SET EXERCISE ::
Every line must be returned precisely as it is written.

--- Start MATERIAL ---

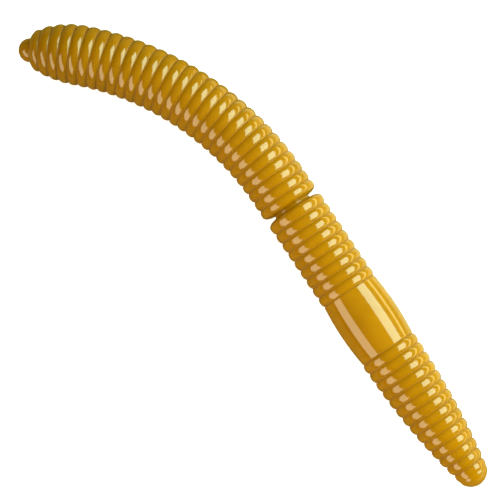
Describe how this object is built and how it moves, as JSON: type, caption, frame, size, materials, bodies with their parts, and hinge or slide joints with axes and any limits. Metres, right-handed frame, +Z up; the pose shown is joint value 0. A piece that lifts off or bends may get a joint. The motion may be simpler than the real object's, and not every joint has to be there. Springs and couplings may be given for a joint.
{
  "type": "soft plastic worm",
  "caption": "Ribbed soft plastic fishing worm with a narrow waist, a smooth saddle and tapered ends, bending along its length.",
  "frame": {"origin": "under the middle of the worm's bounding box, on the surface it lies on", "axes": "+X along the straight head half towards the head tip, +Z up from the surface, and the tail bends round towards -Y"},
  "size_m": [0.0608, 0.017, 0.0062],
  "materials": {
    "soft_plastic": "gloss"
  },
  "bodies": {
    "tail_section_1": {"tail_tip": "soft_plastic", "tail_ring_01": "soft_plastic", "tail_ring_02": "soft_plastic", "tail_ring_03": "soft_plastic", "tail_ring_04": "soft_plastic"},
    "tail_section_2": {"tail_ring_05": "soft_plastic", "tail_ring_06": "soft_plastic", "tail_ring_07": "soft_plastic", "tail_ring_08": "soft_plastic", "tail_ring_09": "soft_plastic"},
    "tail_section_3": {"tail_ring_10": "soft_plastic", "tail_ring_11": "soft_plastic", "tail_ring_12": "soft_plastic", "tail_ring_13": "soft_plastic", "tail_ring_14": "soft_plastic"},
    "tail_section_4": {"tail_ring_15": "soft_plastic", "tail_ring_16": "soft_plastic", "tail_ring_17": "soft_plastic", "tail_ring_18": "soft_plastic", "tail_ring_19": "soft_plastic"},
    "tail_section_5": {"tail_ring_20": "soft_plastic", "tail_ring_21": "soft_plastic", "tail_ring_22": "soft_plastic", "tail_ring_23": "soft_plastic", "tail_ring_24": "soft_plastic"},
    "tail_section_6": {"tail_ring_25": "soft_plastic", "tail_ring_26": "soft_plastic", "tail_ring_27": "soft_plastic", "tail_ring_28": "soft_plastic", "tail_ring_29": "soft_plastic", "waist": "soft_plastic"},
    "mid_section_1": {"mid_ring_01": "soft_plastic", "mid_ring_02": "soft_plastic", "mid_ring_03": "soft_plastic", "mid_ring_04": "soft_plastic", "mid_ring_05": "soft_plastic"},
    "mid_section_2": {"mid_ring_06": "soft_plastic", "mid_ring_07": "soft_plastic", "mid_ring_08": "soft_plastic", "mid_ring_09": "soft_plastic"},
    "saddle": {"saddle": "soft_plastic"},
    "head_section_1": {"head_ring_01": "soft_plastic", "head_ring_02": "soft_plastic", "head_ring_03": "soft_plastic", "head_ring_04": "soft_plastic", "head_ring_05": "soft_plastic"},
    "head_section_2": {"head_ring_06": "soft_plastic", "head_ring_07": "soft_plastic", "head_ring_08": "soft_plastic", "head_ring_09": "soft_plastic", "head_ring_10": "soft_plastic"},
    "head_section_3": {"head_ring_11": "soft_plastic", "head_ring_12": "soft_plastic", "head_ring_13": "soft_plastic", "head_ring_14": "soft_plastic", "head_tip": "soft_plastic"}
  },
  "joints": [
    {"name": "tail_section_1_side", "type": "hinge", "parent": "tail_section_2", "child": "tail_section_1", "pos_m": [-0.02641, -0.0041, 0.00308], "axis": [0, 0, 1], "range_deg": [-20, 20], "stiffness_Nm_per_rad": 0.0016},
    {"name": "tail_section_2_lift", "type": "hinge", "parent": "tail_section_3", "child": "tail_section_2", "pos_m": [-0.02239, -0.00056, 0.00308], "axis": [-0.5929, 0.8053, 0], "range_deg": [-20, 20], "stiffness_Nm_per_rad": 0.0016},
    {"name": "tail_section_3_side", "type": "hinge", "parent": "tail_section_4", "child": "tail_section_3", "pos_m": [-0.01781, 0.00222, 0.00308], "axis": [0, 0, 1], "range_deg": [-20, 20], "stiffness_Nm_per_rad": 0.0016},
    {"name": "tail_section_4_lift", "type": "hinge", "parent": "tail_section_5", "child": "tail_section_4", "pos_m": [-0.01282, 0.00417, 0.00308], "axis": [-0.2803, 0.9599, 0], "range_deg": [-20, 20], "stiffness_Nm_per_rad": 0.0016},
    {"name": "tail_section_5_side", "type": "hinge", "parent": "tail_section_6", "child": "tail_section_5", "pos_m": [-0.00757, 0.00522, 0.00308], "axis": [0, 0, 1], "range_deg": [-20, 20], "stiffness_Nm_per_rad": 0.0016},
    {"name": "waist_lift", "type": "hinge", "parent": "mid_section_1", "child": "tail_section_6", "pos_m": [-0.00196, 0.0054, 0.00308], "axis": [0.0009, 1, 0], "range_deg": [-15, 15], "stiffness_Nm_per_rad": 0.0016},
    {"name": "mid_section_1_side", "type": "hinge", "parent": "mid_section_2", "child": "mid_section_1", "pos_m": [0.00369, 0.0054, 0.00308], "axis": [0, 0, 1], "range_deg": [-20, 20], "stiffness_Nm_per_rad": 0.0016},
    {"name": "mid_section_2_lift", "type": "hinge", "parent": "saddle", "child": "mid_section_2", "pos_m": [0.00793, 0.0054, 0.00308], "axis": [0.0008, 1, 0], "range_deg": [-20, 20], "stiffness_Nm_per_rad": 0.0016},
    {"name": "head_section_1_side", "type": "hinge", "parent": "saddle", "child": "head_section_1", "pos_m": [0.01469, 0.0054, 0.00308], "axis": [0, 0, -1], "range_deg": [-20, 20], "stiffness_Nm_per_rad": 0.0016},
    {"name": "head_section_2_lift", "type": "hinge", "parent": "head_section_1", "child": "head_section_2", "pos_m": [0.01998, 0.00541, 0.00308], "axis": [0.0049, -1, 0], "range_deg": [-20, 20], "stiffness_Nm_per_rad": 0.0016},
    {"name": "head_section_3_side", "type": "hinge", "parent": "head_section_2", "child": "head_section_3", "pos_m": [0.02528, 0.00545, 0.00308], "axis": [0, 0, -1], "range_deg": [-20, 20], "stiffness_Nm_per_rad": 0.0016}
  ]
}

--- End MATERIAL ---

FINAL ANSWER ::
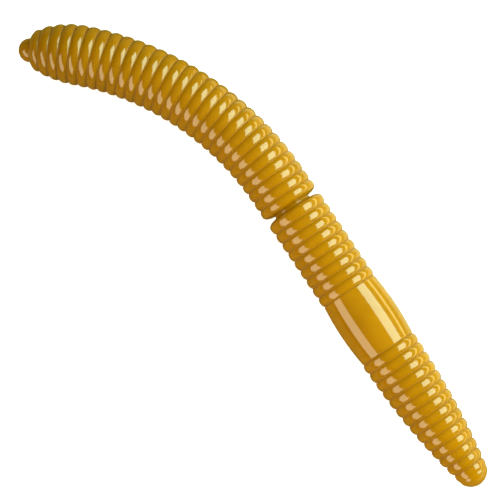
Describe how this object is built and how it moves, as JSON: type, caption, frame, size, materials, bodies with their parts, and hinge or slide joints with axes and any limits. Metres, right-handed frame, +Z up; the pose shown is joint value 0. A piece that lifts off or bends may get a joint. The motion may be simpler than the real object's, and not every joint has to be there. Springs and couplings may be given for a joint.
{
  "type": "soft plastic worm",
  "caption": "Ribbed soft plastic fishing worm with a narrow waist, a smooth saddle and tapered ends, bending along its length.",
  "frame": {"origin": "under the middle of the worm's bounding box, on the surface it lies on", "axes": "+X along the straight head half towards the head tip, +Z up from the surface, and the tail bends round towards -Y"},
  "size_m": [0.0608, 0.017, 0.0062],
  "materials": {
    "soft_plastic": "gloss"
  },
  "bodies": {
    "tail_section_1": {"tail_tip": "soft_plastic", "tail_ring_01": "soft_plastic", "tail_ring_02": "soft_plastic", "tail_ring_03": "soft_plastic", "tail_ring_04": "soft_plastic"},
    "tail_section_2": {"tail_ring_05": "soft_plastic", "tail_ring_06": "soft_plastic", "tail_ring_07": "soft_plastic", "tail_ring_08": "soft_plastic", "tail_ring_09": "soft_plastic"},
    "tail_section_3": {"tail_ring_10": "soft_plastic", "tail_ring_11": "soft_plastic", "tail_ring_12": "soft_plastic", "tail_ring_13": "soft_plastic", "tail_ring_14": "soft_plastic"},
    "tail_section_4": {"tail_ring_15": "soft_plastic", "tail_ring_16": "soft_plastic", "tail_ring_17": "soft_plastic", "tail_ring_18": "soft_plastic", "tail_ring_19": "soft_plastic"},
    "tail_section_5": {"tail_ring_20": "soft_plastic", "tail_ring_21": "soft_plastic", "tail_ring_22": "soft_plastic", "tail_ring_23": "soft_plastic", "tail_ring_24": "soft_plastic"},
    "tail_section_6": {"tail_ring_25": "soft_plastic", "tail_ring_26": "soft_plastic", "tail_ring_27": "soft_plastic", "tail_ring_28": "soft_plastic", "tail_ring_29": "soft_plastic", "waist": "soft_plastic"},
    "mid_section_1": {"mid_ring_01": "soft_plastic", "mid_ring_02": "soft_plastic", "mid_ring_03": "soft_plastic", "mid_ring_04": "soft_plastic", "mid_ring_05": "soft_plastic"},
    "mid_section_2": {"mid_ring_06": "soft_plastic", "mid_ring_07": "soft_plastic", "mid_ring_08": "soft_plastic", "mid_ring_09": "soft_plastic"},
    "saddle": {"saddle": "soft_plastic"},
    "head_section_1": {"head_ring_01": "soft_plastic", "head_ring_02": "soft_plastic", "head_ring_03": "soft_plastic", "head_ring_04": "soft_plastic", "head_ring_05": "soft_plastic"},
    "head_section_2": {"head_ring_06": "soft_plastic", "head_ring_07": "soft_plastic", "head_ring_08": "soft_plastic", "head_ring_09": "soft_plastic", "head_ring_10": "soft_plastic"},
    "head_section_3": {"head_ring_11": "soft_plastic", "head_ring_12": "soft_plastic", "head_ring_13": "soft_plastic", "head_ring_14": "soft_plastic", "head_tip": "soft_plastic"}
  },
  "joints": [
    {"name": "tail_section_1_side", "type": "hinge", "parent": "tail_section_2", "child": "tail_section_1", "pos_m": [-0.02641, -0.0041, 0.00308], "axis": [0, 0, 1], "range_deg": [-20, 20], "stiffness_Nm_per_rad": 0.0016},
    {"name": "tail_section_2_lift", "type": "hinge", "parent": "tail_section_3", "child": "tail_section_2", "pos_m": [-0.02239, -0.00056, 0.00308], "axis": [-0.5929, 0.8053, 0], "range_deg": [-20, 20], "stiffness_Nm_per_rad": 0.0016},
    {"name": "tail_section_3_side", "type": "hinge", "parent": "tail_section_4", "child": "tail_section_3", "pos_m": [-0.01781, 0.00222, 0.00308], "axis": [0, 0, 1], "range_deg": [-20, 20], "stiffness_Nm_per_rad": 0.0016},
    {"name": "tail_section_4_lift", "type": "hinge", "parent": "tail_section_5", "child": "tail_section_4", "pos_m": [-0.01282, 0.00417, 0.00308], "axis": [-0.2803, 0.9599, 0], "range_deg": [-20, 20], "stiffness_Nm_per_rad": 0.0016},
    {"name": "tail_section_5_side", "type": "hinge", "parent": "tail_section_6", "child": "tail_section_5", "pos_m": [-0.00757, 0.00522, 0.00308], "axis": [0, 0, 1], "range_deg": [-20, 20], "stiffness_Nm_per_rad": 0.0016},
    {"name": "waist_lift", "type": "hinge", "parent": "mid_section_1", "child": "tail_section_6", "pos_m": [-0.00196, 0.0054, 0.00308], "axis": [0.0009, 1, 0], "range_deg": [-15, 15], "stiffness_Nm_per_rad": 0.0016},
    {"name": "mid_section_1_side", "type": "hinge", "parent": "mid_section_2", "child": "mid_section_1", "pos_m": [0.00369, 0.0054, 0.00308], "axis": [0, 0, 1], "range_deg": [-20, 20], "stiffness_Nm_per_rad": 0.0016},
    {"name": "mid_section_2_lift", "type": "hinge", "parent": "saddle", "child": "mid_section_2", "pos_m": [0.00793, 0.0054, 0.00308], "axis": [0.0008, 1, 0], "range_deg": [-20, 20], "stiffness_Nm_per_rad": 0.0016},
    {"name": "head_section_1_side", "type": "hinge", "parent": "saddle", "child": "head_section_1", "pos_m": [0.01469, 0.0054, 0.00308], "axis": [0, 0, -1], "range_deg": [-20, 20], "stiffness_Nm_per_rad": 0.0016},
    {"name": "head_section_2_lift", "type": "hinge", "parent": "head_section_1", "child": "head_section_2", "pos_m": [0.01998, 0.00541, 0.00308], "axis": [0.0049, -1, 0], "range_deg": [-20, 20], "stiffness_Nm_per_rad": 0.0016},
    {"name": "head_section_3_side", "type": "hinge", "parent": "head_section_2", "child": "head_section_3", "pos_m": [0.02528, 0.00545, 0.00308], "axis": [0, 0, -1], "range_deg": [-20, 20], "stiffness_Nm_per_rad": 0.0016}
  ]
}